In a triumph of found art, executed with ethnographic precision, Salane reanimates these returns to show Pompeii’s power to act at a distance through magical materiality. A common quality of magic is the amplification of intentionality. Just as the thieves rediscover the intentions of archaeologists who preserved Pompeii and, through them, the intentions of the ancient people who built and lived in the ill-fated city, so, too, do Salane’s artworks isolate and amplify their intentions. What do they tell us about modern material culture more broadly?

Another common quality of magic is taking something without warrant. The flagrantly illegitimate theft of objects from Pompeii may have made these thieves particularly susceptible to magical retribution. But aren’t we all, as consumers, a bit like tourists bumbling through life’s attractions, collecting trinkets whose true provenances might horrify us? What guilty conscience resides in any of the things that we possess? What expiation do we owe for our belongings?

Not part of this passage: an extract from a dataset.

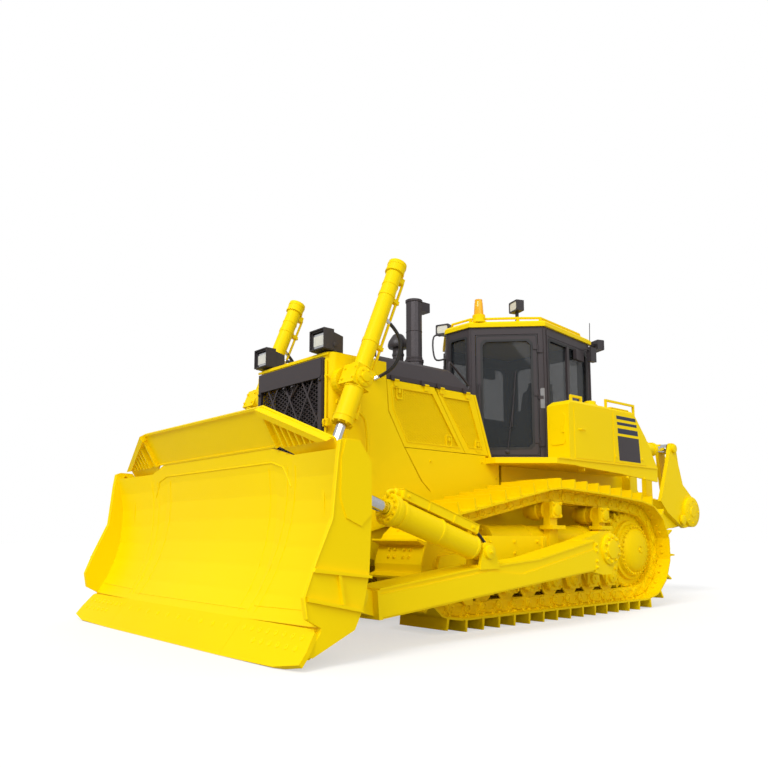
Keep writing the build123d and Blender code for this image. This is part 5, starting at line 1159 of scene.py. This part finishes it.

The enchantments of capitalism strip our manufactured surroundings of indexical associations, usually filtering out signals of woundedness that sometimes still trickle tenuously through. The small rites of restitution that Salane depicts reflect a capacity for responsiveness to those signals and resistance to the spiritual deadening of consumerism. Perhaps, these images seem to say, the materiality of magic can guide us to reparative practices of making amends—however imperfectly—for all that we’ve improperly claimed as our own.

“For a true collector,” writes Walter Benjamin, “the whole background of an item adds up to a magic encyclopedia whose quintessence is the fate of his object.”1 To practice the magic of repair on a civilizational scale would require a magic encyclopedia for all of creation, not just a few particularly precious (or particularly disgraceful) objects. With these photographs, Salane—an artist whose very medium is the magic of collection—reveals the conditions of possibility for composing such a work.

 

Graham M. Jones


Graham M. Jones is professor of anthropology at the Massachusetts Institute of Technology, Cambridge.

I am grateful to Rose Salane for generously discussing her work with me and to Seth Riskin for further conversation.

  1. 1 Walter Benjamin, Illuminations, ed. Hannah Arendt, trans. Harry Zohn (Schocken, 1969), 60.